The pigeon-eating Lesser Black-Backed Gull seems to have a family, seen here in the pair's favourite place on the roof of the Dell restaurant. At first I found this hard to believe, as he hasn't been absent from his usual places for more than a couple of days at a time. But we haven't seen his mate recently, so it is perfectly possible. The deep yellow legs of the male are unmistakable.
I wonder where they nested. It might even have been the roof of the restaurant, since Lesser Black-Backs and Herring Gulls, which are ground nesters in the wild, have adapted easily to roofs.
The Great Crested Grebe family on the Serpentine have returned to the island where there nest was. They were doing quite well, catching three little fish in five minutes, one for each chick.
A pair of Coal Tits often seen near the bridge may have a nest in one of the yew bushes. They were picking up food at a great rate and always carrying it to the same place.
On the other side of the path, a Song Thrush came out during a bright spell to sunbathe.

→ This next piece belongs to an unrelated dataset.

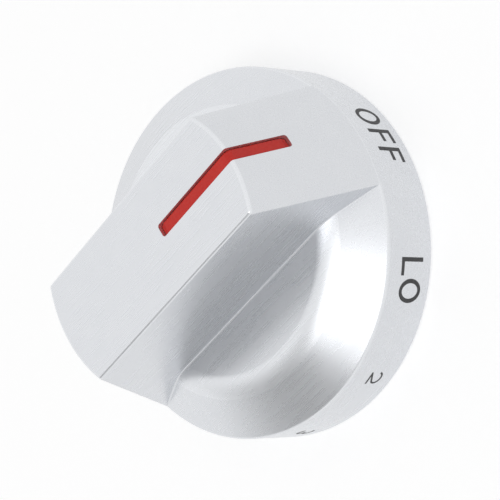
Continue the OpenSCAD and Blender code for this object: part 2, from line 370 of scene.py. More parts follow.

In the nearby reed bed, a Reed Warbler was doing the same in its own fashion. They are really only comfortable when holding on to reed stems, so this is as near as a Reed Warbler gets to a relaxed pose.
The numerous young Starlings at the Round Pond are growing spotted iridescent adult feathers to replace their juvenile brown.
One of the pair of Green Woodpeckers from the Vista was on a birch tree near the leaf yard.
I think it's always the same pair that we see anywhere between the Queen's Temple and the Tawny Owls' tree.
The male Little Owl disliked the windy morning and didn't come out on to his favourite branch till 4 pm.
Charlie and Melissa the Carrion Crows' two offspring have started taking peanuts, rather than waiting for their parents to feed them. They are still having trouble opening the shell, something an adult crow can do with half a dozen swift pecks.